* Goal *
Restate the whole listing exactly.

====== Task input

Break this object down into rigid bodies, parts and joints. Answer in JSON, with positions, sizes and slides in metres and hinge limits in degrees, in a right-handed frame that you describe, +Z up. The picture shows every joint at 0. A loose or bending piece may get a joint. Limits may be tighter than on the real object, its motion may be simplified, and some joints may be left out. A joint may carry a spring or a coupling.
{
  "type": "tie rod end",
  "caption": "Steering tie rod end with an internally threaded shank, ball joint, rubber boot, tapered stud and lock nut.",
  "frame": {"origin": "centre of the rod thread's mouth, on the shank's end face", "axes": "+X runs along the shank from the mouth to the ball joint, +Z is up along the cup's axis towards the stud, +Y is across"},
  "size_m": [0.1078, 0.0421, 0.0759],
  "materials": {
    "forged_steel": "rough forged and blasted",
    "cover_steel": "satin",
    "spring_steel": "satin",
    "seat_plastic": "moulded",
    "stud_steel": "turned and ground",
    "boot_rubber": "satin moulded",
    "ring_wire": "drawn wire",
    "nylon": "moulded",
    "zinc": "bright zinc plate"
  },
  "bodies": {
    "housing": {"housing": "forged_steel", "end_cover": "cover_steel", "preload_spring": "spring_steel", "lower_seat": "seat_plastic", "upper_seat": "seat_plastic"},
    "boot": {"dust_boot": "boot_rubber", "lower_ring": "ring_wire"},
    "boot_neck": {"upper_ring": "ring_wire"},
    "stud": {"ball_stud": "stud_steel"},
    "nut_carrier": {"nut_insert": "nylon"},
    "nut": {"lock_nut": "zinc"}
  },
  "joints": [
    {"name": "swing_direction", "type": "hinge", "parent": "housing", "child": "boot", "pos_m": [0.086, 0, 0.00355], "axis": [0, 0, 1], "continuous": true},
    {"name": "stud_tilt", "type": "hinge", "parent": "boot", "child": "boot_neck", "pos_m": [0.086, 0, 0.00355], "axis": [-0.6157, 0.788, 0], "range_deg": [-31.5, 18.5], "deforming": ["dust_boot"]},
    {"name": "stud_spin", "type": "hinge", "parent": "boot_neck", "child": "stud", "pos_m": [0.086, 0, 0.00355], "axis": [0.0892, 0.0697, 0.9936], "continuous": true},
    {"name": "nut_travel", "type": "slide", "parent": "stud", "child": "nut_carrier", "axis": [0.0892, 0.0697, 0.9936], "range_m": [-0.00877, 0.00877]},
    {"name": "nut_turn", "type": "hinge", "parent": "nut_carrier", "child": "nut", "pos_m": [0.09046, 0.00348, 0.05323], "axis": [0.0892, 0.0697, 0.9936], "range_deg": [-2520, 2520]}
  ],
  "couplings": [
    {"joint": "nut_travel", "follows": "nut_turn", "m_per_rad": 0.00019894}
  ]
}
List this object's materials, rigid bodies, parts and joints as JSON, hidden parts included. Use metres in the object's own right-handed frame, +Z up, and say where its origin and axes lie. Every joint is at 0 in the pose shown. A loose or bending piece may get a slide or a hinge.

============

* Complete answer *
Break this object down into rigid bodies, parts and joints. Answer in JSON, with positions, sizes and slides in metres and hinge limits in degrees, in a right-handed frame that you describe, +Z up. The picture shows every joint at 0. A loose or bending piece may get a joint. Limits may be tighter than on the real object, its motion may be simplified, and some joints may be left out. A joint may carry a spring or a coupling.
{
  "type": "tie rod end",
  "caption": "Steering tie rod end with an internally threaded shank, ball joint, rubber boot, tapered stud and lock nut.",
  "frame": {"origin": "centre of the rod thread's mouth, on the shank's end face", "axes": "+X runs along the shank from the mouth to the ball joint, +Z is up along the cup's axis towards the stud, +Y is across"},
  "size_m": [0.1078, 0.0421, 0.0759],
  "materials": {
    "forged_steel": "rough forged and blasted",
    "cover_steel": "satin",
    "spring_steel": "satin",
    "seat_plastic": "moulded",
    "stud_steel": "turned and ground",
    "boot_rubber": "satin moulded",
    "ring_wire": "drawn wire",
    "nylon": "moulded",
    "zinc": "bright zinc plate"
  },
  "bodies": {
    "housing": {"housing": "forged_steel", "end_cover": "cover_steel", "preload_spring": "spring_steel", "lower_seat": "seat_plastic", "upper_seat": "seat_plastic"},
    "boot": {"dust_boot": "boot_rubber", "lower_ring": "ring_wire"},
    "boot_neck": {"upper_ring": "ring_wire"},
    "stud": {"ball_stud": "stud_steel"},
    "nut_carrier": {"nut_insert": "nylon"},
    "nut": {"lock_nut": "zinc"}
  },
  "joints": [
    {"name": "swing_direction", "type": "hinge", "parent": "housing", "child": "boot", "pos_m": [0.086, 0, 0.00355], "axis": [0, 0, 1], "continuous": true},
    {"name": "stud_tilt", "type": "hinge", "parent": "boot", "child": "boot_neck", "pos_m": [0.086, 0, 0.00355], "axis": [-0.6157, 0.788, 0], "range_deg": [-31.5, 18.5], "deforming": ["dust_boot"]},
    {"name": "stud_spin", "type": "hinge", "parent": "boot_neck", "child": "stud", "pos_m": [0.086, 0, 0.00355], "axis": [0.0892, 0.0697, 0.9936], "continuous": true},
    {"name": "nut_travel", "type": "slide", "parent": "stud", "child": "nut_carrier", "axis": [0.0892, 0.0697, 0.9936], "range_m": [-0.00877, 0.00877]},
    {"name": "nut_turn", "type": "hinge", "parent": "nut_carrier", "child": "nut", "pos_m": [0.09046, 0.00348, 0.05323], "axis": [0.0892, 0.0697, 0.9936], "range_deg": [-2520, 2520]}
  ],
  "couplings": [
    {"joint": "nut_travel", "follows": "nut_turn", "m_per_rad": 0.00019894}
  ]
}
List this object's materials, rigid bodies, parts and joints as JSON, hidden parts included. Use metres in the object's own right-handed frame, +Z up, and say where its origin and axes lie. Every joint is at 0 in the pose shown. A loose or bending piece may get a slide or a hinge.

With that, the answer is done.